We discovered that climate change could dramatically break the natural highways that connect coral reefs across the southwestern Pacific Ocean, but one location may survive as a critical refuge.
Coral reefs don’t exist in isolation. When reefs are damaged by bleaching or storms, they recover through baby corals (larvae) that drift from healthy reefs on ocean currents. These “larval highways” connect reefs across hundreds of kilometers, creating a network where damage in one location can be repaired by arrivals from another. Understanding these connections is crucial for protecting reefs in a warming world.
We created a computer model tracking how coral larvae travel between 850 reefs from the southern Great Barrier Reef to New Caledonia and Lord Howe Island over 13 years. We modeled two coral types –fast-growing branching corals and slow-growing boulder-shaped-corals –and simulated what would happen under three warming scenarios matching climate predictions through 2100.
Our results reveal a troubling mismatch: the reefs we have identified as climate-resistant (harboring heat-tolerant corals) are poorly connected to other reefs, meaning their valuable genes won’t spread easily. Meanwhile, the reefs acting as major “larval suppliers” are kept cool by natural ocean currents, but their corals may not be ready for the extreme temperatures predicted for the future.

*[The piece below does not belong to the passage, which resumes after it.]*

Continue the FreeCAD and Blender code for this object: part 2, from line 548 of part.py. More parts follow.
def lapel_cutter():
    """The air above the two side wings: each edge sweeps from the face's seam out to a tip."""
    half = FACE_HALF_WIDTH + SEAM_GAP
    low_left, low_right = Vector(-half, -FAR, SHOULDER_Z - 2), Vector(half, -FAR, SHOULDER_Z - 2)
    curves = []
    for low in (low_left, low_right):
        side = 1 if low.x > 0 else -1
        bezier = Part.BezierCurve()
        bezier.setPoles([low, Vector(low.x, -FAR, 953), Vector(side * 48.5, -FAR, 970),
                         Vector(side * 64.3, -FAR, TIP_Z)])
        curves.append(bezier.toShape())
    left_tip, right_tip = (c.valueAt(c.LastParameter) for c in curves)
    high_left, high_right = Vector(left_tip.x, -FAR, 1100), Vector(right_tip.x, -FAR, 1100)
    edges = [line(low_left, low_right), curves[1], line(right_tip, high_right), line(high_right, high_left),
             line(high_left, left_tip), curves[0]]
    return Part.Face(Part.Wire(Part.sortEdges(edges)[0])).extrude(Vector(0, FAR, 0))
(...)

Under warming scenarios, connections collapsed dramatically, losing 67% at +1°C, 83% at +2.5°C, and 99% at +4°C. But Lord Howe Island, Australia’s southernmost coral reef, showed remarkable persistence. Its cooler waters may allow it to maintain connections when tropical reefs fail, potentially serving as a lifeboat for coral biodiversity.
These findings suggest we need to rethink coral reef protection. Rather than managing each protected area separately, managers should coordinate across international boundaries to protect the “stepping-stone” reefs in the Coral Sea that connect distant systems, and prioritize Lord Howe Island as a climate refuge reserve—it may be one of the last coral reef systems standing in this region by 2100.